Hello, My name is Preetwinder, I am a 2nd year IT student in India. I usually program in Python, but with some practice can find my around in Java, C++ and Haskell. I have a great deal of interest in Information Retrieval, Programming Languages and Distributed Systems.
I have been selected to work on Python 3 support for frontera under the Google Summer of Code program in which Scrapinghub is participating as an mentoring organization. My mentors will be Paul Tremberth(main mentor), Alexander Sibiryakov and Mikhail Korobov.
I am very exited to be a part of this program and the frontera community. I hope to make a useful contribution to frontera.
Frontera is a distributed web crawling framework, which when coupled with a Fetcher(such as scrapy) allows us to store and prioritize the URL ordering in a scalable manner. You can read about frontera in greater detail here.
The past few weeks have been the community bonding phase of the program, during this time the candidates are supposed to get familiar with their mentors and the codebase of their organizations.
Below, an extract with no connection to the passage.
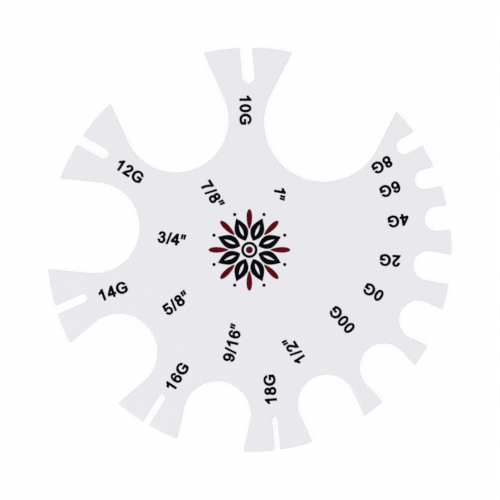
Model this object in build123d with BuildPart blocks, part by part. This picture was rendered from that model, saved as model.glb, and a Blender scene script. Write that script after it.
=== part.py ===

During this time I have prepared a better timeline, discussed the changes to be made with my mentors, and have improved my understading of the working of frontera. I have split my task into two phases, in the first phase I will focus on improving tests and bring python 3 support to the single process mode. In the second phase(post mid-term evaluation) I will focus on improving tests and extend python 3 support to distrubuted mode. The major challenges in this project will be testing of some components which are a bit tricky to test, and getting unicode/bytes to work correctly.
I hope to successfully port frontera, and have a productive summer.